Here we store top B probability words at each output, and based on conditional probability we keep making prediction of next words, in case of B=3, first word will have 3 possible outcome among 10k, next will have 3*10K and only three will be selected and rest discarded. At reaching EOF, the sentence having max probability will be the result.
Refinement to Beam Search
Normalization- Since conditional probabilities can be very small and cause undeflow errors, in place of product of probability we use sum of log probability, sum of log probability can be big then we normalize by dividing with count of vocabulary words we have or some percentage of that α
Who is at fault RNN or Beam window, you can find this out by comparing probability of p(y*) vs p().

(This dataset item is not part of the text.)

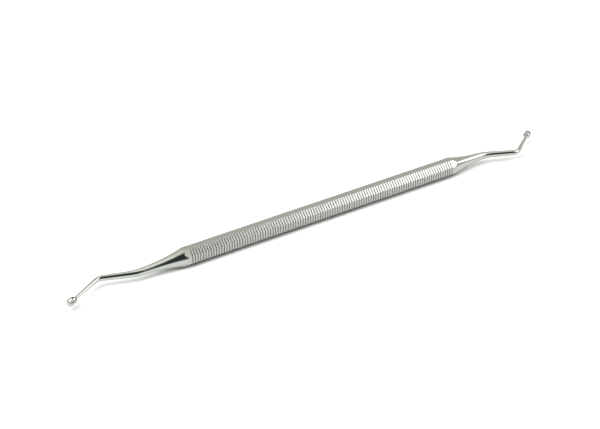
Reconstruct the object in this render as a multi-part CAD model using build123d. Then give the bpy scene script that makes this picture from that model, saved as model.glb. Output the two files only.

Bleu Score- Bilingual evaluation understudy. 1 value to validate good translation is working. In this we compare the machine generated sentence with human given reference sentence and see how same they by checking the common word occupance. If the sentence is too large Blue score will drop, to maintain it we want to keep translating rather than waiting for EOF. Just like human we read some word and translate, it is call giving attention to few nearby words.
Speech recognition & Trigger word Detection.
For both we use the same above attention model, but rather than having text as input we have speech which is frequency sliced basis of time, let’s say 10 second audio sliced to 10k times and fed in machine to print the sentence. Trigger word are trained to give 1 only when the trigger word occurred.